Pour l’instant, rien n’a été bousculé au programme européen. L’idée d’un sommet européen d’urgence a bien fait son apparition à Paris comme à Berlin. Mais on se garde bien de hâter cette réunion à Bruxelles car on craint de convoquer une réunion pour rien. Une réunion au sommet des chefs d’Etat et de gouvernement n’aurait un sens que si les ministres de l’Intérieur parviennent à se mettre d’accord sur une stratégie à suivre, a ainsi reconnu aujourd’hui Angela Merkel lors d’une conférence de presse à Berlin. Un sentiment partagé au plan européen où on redoute par dessus-tout de voir, au lieu de décisions concertées, les Européens affirmer leurs divisions, se déchirer, voire pire, ne rien décider et, au final, un aveu d’impuissance s’installer. Comme le résume assez bien la chef de la diplomatie européenne, F. Mogherini. « Nous avons besoin d’une approche européenne, et tout le monde le dit. Le problème est que tout le monde comprend l’Europe d’une manière différente ».

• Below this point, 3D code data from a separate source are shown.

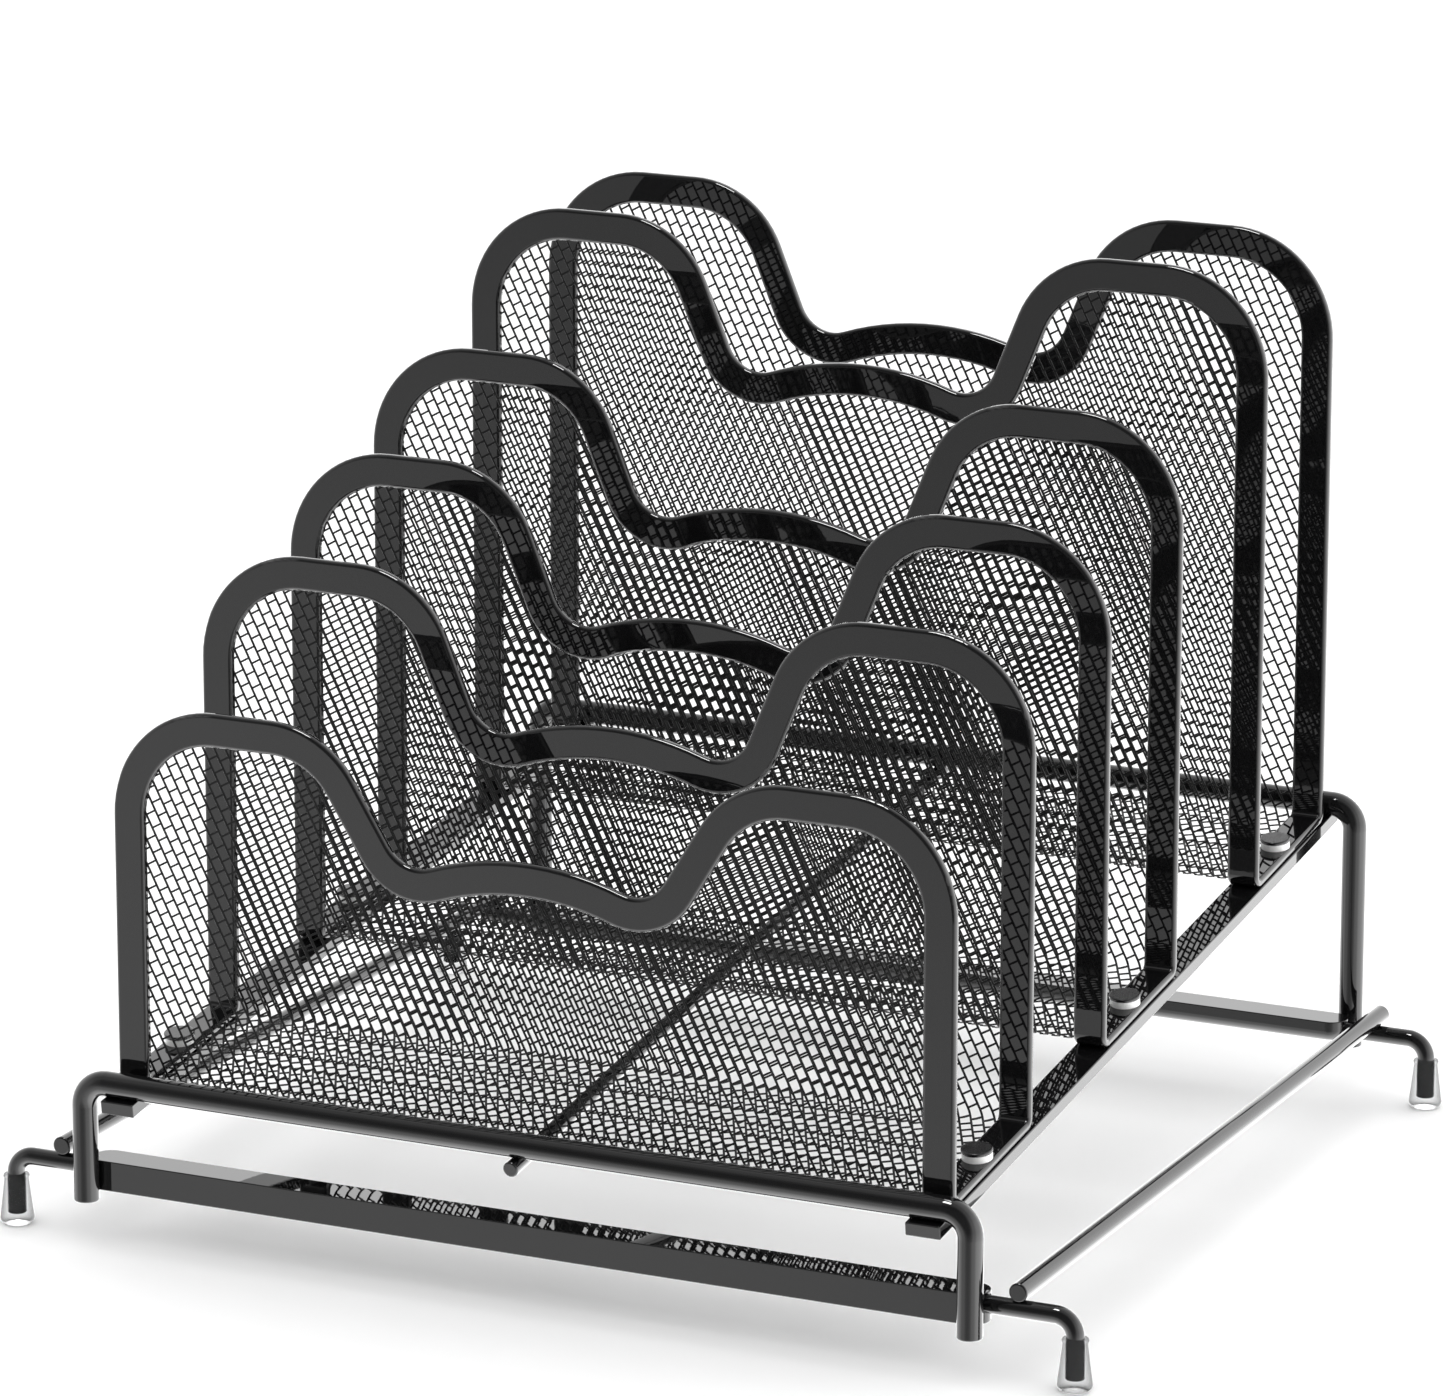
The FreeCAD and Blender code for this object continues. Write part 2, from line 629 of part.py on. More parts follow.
def foot_cap(label):
    """A clear cap: rolled rim, tapered skirt, rounded toe and a blind bore for the wire."""
    body = new_body(label)
    sketch = new_sketch(body, "XZ_Plane", label + "_profile")
    bore = "<wire_dia> / 2"
    collar = "<cap_height> - <cap_rim_height>"
    bulge = "(<cap_rim_radius> - <cap_neck_radius>)"
    corners = [
        ("0", "0"),
        ("<cap_base_radius> - <cap_toe_radius>", "0"),
        ("<cap_base_radius>", "<cap_toe_radius>"),
        ("<cap_neck_radius>", collar),
        ("<cap_neck_radius>", "<cap_height>"),
        (bore, "<cap_height>"),
        (bore, "<wire_end_level>"),
        ("0", "<wire_end_level>"),
    ]
    # radius of the two rounded stretches: the toe, and the rim that bulges past the neck
    rounded = {1: "<cap_toe_radius>", 3: "%s / 2 + (<cap_rim_height> ^ 2) / (8 * %s)" % (bulge, bulge)}
    points = [Vector(size_of(x), size_of(z), 0) for x, z in corners]
    for n, start in enumerate(points):
        end = points[(n + 1) % len(points)]
        if n in rounded:
            piece = outward_arc(start, end, size_of(rounded[n]))
        else:
            piece = Part.LineSegment(start, end)
        sketch.addGeometry(piece, False)
    for n, corner in enumerate(corners):
        fix_point(sketch, n, 1, *corner)
        sketch.addConstraint(Sketcher.Constraint("Coincident", n, 2, (n + 1) % len(corners), 1))
    for n, radius in rounded.items():
        fix(sketch, "Radius", (n,), radius)
    turned = body.newObject("PartDesign::Revolution", label + "_turned")
    turned.Profile = sketch
    turned.ReferenceAxis = (sketch, ["V_Axis"])
    turned.Angle = 360
    doc.recompute()
    return body


def outward_arc(start, end, radius):
    """The shorter counter-clockwise arc between two points, so that it bulges away from the axis."""
    chord = end - start
    inward = Vector(-chord.y, chord.x, 0).normalize()
    depth = math.sqrt(radius ** 2 - (chord.Length / 2) ** 2)
    centre = (start + end) / 2 + inward * depth
    first, last = (math.atan2(p.y - centre.y, p.x - centre.x) for p in (start, end))
    return Part.ArcOfCircle(Part.Circle(centre, Vector(0, 0, 1), radius), first, last)


def fastener_group(label, make_one):
    """Six identical fasteners, two to a tray, held as one node."""
    across, along, level = screw_spots()
    tilt = FreeCAD.Rotation(Vector(1, 0, 0), size("incline"))
    solids = []
    for tray_y in TRAY_FRONTS:
        rest = size_of(plane_level(tray_y))
        for side in (-1, 1):
            one = make_one()
            spot = Vector(side * across, size(tray_y) + along, rest + level)
            one.Placement = FreeCAD.Placement(spot, tilt)
            solids.append(one)
    group = doc.addObject("Part::Feature", label)
    group.Label = label
    group.Shape = Part.makeCompound(solids)
    NODES.append(group)
    return group


def one_screw():
    """A flat round head on a shank that goes down through the band and the bar."""
    up = size("band_thick") + size("washer_height")
    head = Part.makeCylinder(size("head_dia") / 2, size("head_height"), Vector(0, 0, up))
    rim = [e for e in head.Edges if e.Closed and e.CenterOfMass.z > up + size("head_height") / 2]
    head = head.makeFillet(size("head_edge"), rim)
    down = size("bar_thick")
    shank = Part.makeCylinder(size("shank_dia") / 2, up + down, Vector(0, 0, -down))
    return head.fuse(shank).removeSplitter().Solids[0]


def one_washer():
    """The white spacer ring between a screw's head and the band."""
    up = size("band_thick")
    ring = Part.makeCylinder(size("washer_dia") / 2, size("washer_height"), Vector(0, 0, up))
    bore = Part.makeCylinder(size("shank_dia") / 2, size("washer_height"), Vector(0, 0, up))
    return ring.cut(bore).Solids[0]


# ---- assembly -------------------------------------------------------------------------------

def build_trays():
    """Three trays, each a band and its mesh, standing on the inclined plane."""
    for name, low, high, drop in (
        ("front_tray", "<front_tray_low>", "<front_tray_high>", "<valley_drop_front>"),
        ("middle_tray", "<middle_tray_low>", "<middle_tray_high>", "<valley_drop>"),
        ("rear_tray", "<rear_tray_low>", "<rear_tray_high>", "<valley_drop>"),
    ):
        for body in (tray_border(name + "_border", low, high, drop),
                     tray_mesh(name + "_mesh", low, high, drop)):
            place(body, y="<%s_y>" % name, z=plane_level(name + "_y"))


def build_frame():
    """Two leg hoops, two crossbars, and the two bars and the rod that slope up between them."""
    for end in ("front", "rear"):
        hoop = leg_hoop(end + "_leg_hoop", hoop_level(end + "_hoop_y"))
        place(hoop, y="<%s_hoop_y>" % end)
    front = crossbar("front_crossbar", "<front_crossbar_height>", "<front_crossbar_drop>", "<crossbar_edge>")
    leg_seats(front, -1)
    rear = crossbar("rear_crossbar", "<rear_crossbar_height>", "<rear_crossbar_drop>",
                    "<rear_crossbar_belly>")
    leg_seats(rear, 1)
    touch = "(<crossbar_depth> + <hoop_rod>) / 2 - <weld_seat>"
    place(front, y="<front_hoop_y> + " + touch)
    place(rear, y="<rear_hoop_y> - (%s)" % touch)
    for side, sign in (("left", "-"), ("right", "")):
        bar = support_bar("support_bar_" + side)
        place(bar, x=sign + "(<tray_width> - <band_width>) / 2", y="<bar_front_y>",
              z=plane_level("bar_front_y"), tilt="<incline>")
    rod = straight_rod("centre_rod", "<centre_rod_dia>", BAR_RUN)
    hoop_seats(rod, size("centre_rod_dia") / 2)
    place(rod, y="<bar_front_y> + <centre_rod_dia> / 2 * sin(<incline> * 1deg)",
          z=plane_level("bar_front_y") + " - <centre_rod_dia> / 2 * cos(<incline> * 1deg)",
          tilt="<incline>")


def build_feet():
    """On each side: a wire and a clear cap at both ends, and the rod welded on top of the wires."""
    rod_lift = (size("wire_dia") + size("side_rod_dia")) / 2 - size("weld_seat")
    rod_level = "<wire_level> + (<wire_dia> + <side_rod_dia>) / 2 - <weld_seat>"
    for side, sign in (("left", "-"), ("right", "")):
        rod = straight_rod("side_rod_" + side, "<side_rod_dia>", "<side_rod_rear_y> - <side_rod_front_y>")
        for foot_y in ("front_foot_y", "rear_foot_y"):
            base = Vector(-size("cutter_spare"), size(foot_y) - size("side_rod_front_y"), -rod_lift)
            round_cutter(rod, rod.Label + "_seat", "<wire_dia>", "2 * <cutter_spare>", base, ACROSS)
        place(rod, x=sign + "<side_rod_half_span>", y="<side_rod_front_y>", z=rod_level)
        for end in ("front", "rear"):
            wire = foot_wire("foot_wire_%s_%s" % (end, side), sign)
            place(wire, y="<%s_foot_y>" % end)
            cap = foot_cap("foot_cap_%s_%s" % (end, side))
            place(cap, x=sign + "<foot_half_span>", y="<%s_foot_y>" % end)


def check_and_write():
    """Refuse failed or invalid objects, then write one STEP file for each node."""
    doc.recompute()
    for thing in doc.Objects:
        if any(state in ("Invalid", "Error") for state in thing.State):
            raise RuntimeError("%s failed: %s" % (thing.Label, thing.State))
    for node in NODES:
        if node.Shape.isNull() or not node.Shape.isValid():
            raise RuntimeError("%s has no valid shape" % node.Label)
    os.makedirs("parts", exist_ok=True)
    for node in NODES:
        node.Shape.exportStep("parts/%s.step" % node.Label)
        box = node.Shape.BoundBox
        print("%-26s solids %d volume %.0f  x %.1f..%.1f y %.1f..%.1f z %.1f..%.1f" % (
            node.Label, len(node.Shape.Solids), node.Shape.Volume,
            box.XMin, box.XMax, box.YMin, box.YMax, box.ZMin, box.ZMax))


build_trays()
build_frame()
build_feet()
fastener_group("tray_screws", one_screw)
fastener_group("screw_washers", one_washer)
check_and_write()
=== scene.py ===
import json
import math

import bpy
import numpy as np
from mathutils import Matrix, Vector


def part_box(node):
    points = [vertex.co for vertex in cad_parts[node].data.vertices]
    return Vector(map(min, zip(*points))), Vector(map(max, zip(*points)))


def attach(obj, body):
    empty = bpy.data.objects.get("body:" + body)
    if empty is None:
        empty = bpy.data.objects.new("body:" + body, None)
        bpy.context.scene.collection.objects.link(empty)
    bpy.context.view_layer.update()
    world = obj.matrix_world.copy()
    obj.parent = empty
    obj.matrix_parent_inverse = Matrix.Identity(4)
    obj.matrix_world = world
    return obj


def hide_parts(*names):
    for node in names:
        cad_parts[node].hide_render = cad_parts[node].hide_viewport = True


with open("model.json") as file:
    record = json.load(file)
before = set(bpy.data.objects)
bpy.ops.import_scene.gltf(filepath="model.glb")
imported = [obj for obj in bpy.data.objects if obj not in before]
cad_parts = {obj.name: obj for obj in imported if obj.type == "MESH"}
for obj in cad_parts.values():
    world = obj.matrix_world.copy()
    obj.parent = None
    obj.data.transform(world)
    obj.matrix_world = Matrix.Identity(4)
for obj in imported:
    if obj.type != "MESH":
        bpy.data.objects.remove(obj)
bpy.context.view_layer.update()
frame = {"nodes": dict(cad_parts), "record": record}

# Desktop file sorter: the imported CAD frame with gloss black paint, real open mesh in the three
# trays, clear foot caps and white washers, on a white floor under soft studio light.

MM = 0.001

# ---- sizes shared with the CAD model, in millimetres ----------------------------------------

TRAY_WIDTH = 310.0
TRAY_DEPTH = 66.4
BAND_WIDTH = 11.6
BAND_THICK = 3.3
BEND_OUTER = 4.8
INCLINE = math.radians(7.73)

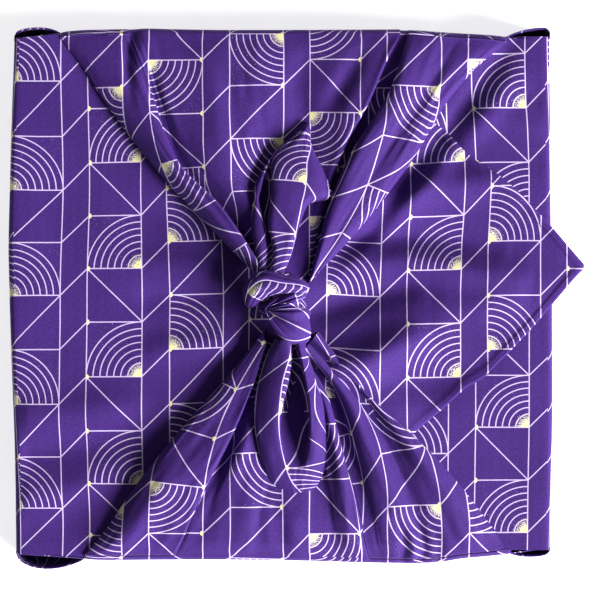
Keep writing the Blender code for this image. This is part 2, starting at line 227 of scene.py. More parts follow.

La prochaine réunion programmée pour discuter de ces sujets reste donc toujours prévue les 8 et 9 octobre pour les ministres de l’Intérieur et les 15 et 16 octobre pour les Chefs d’Etat et de Gouvernement. D’ici là… prière aux réfugiés de passer leur chemin ou de trépasser !
(*) Tous les regards sont actuellement braqués sur les « barbelés » installés par la Hongrie. Mais le renforcement des frontières avec l’établissement d’une frontière stricte n’est absolument pas une nouveauté. C’est même une recommandation faite par les structures européennes aux pays membres de Schengen pour s’assurer d’une « non-perméabilité » de la frontière. Et sans l’assurance que la frontière est bien hermétique et contrôlable, il n’y a pas de possibilité d’intégrer la Zone Schengen aujourd’hui. Cette politique bénéficie d’ailleurs d’un soutien financier européen, par exemple, récemment en Bulgarie pour l’édification d’un mur face à la Turquie.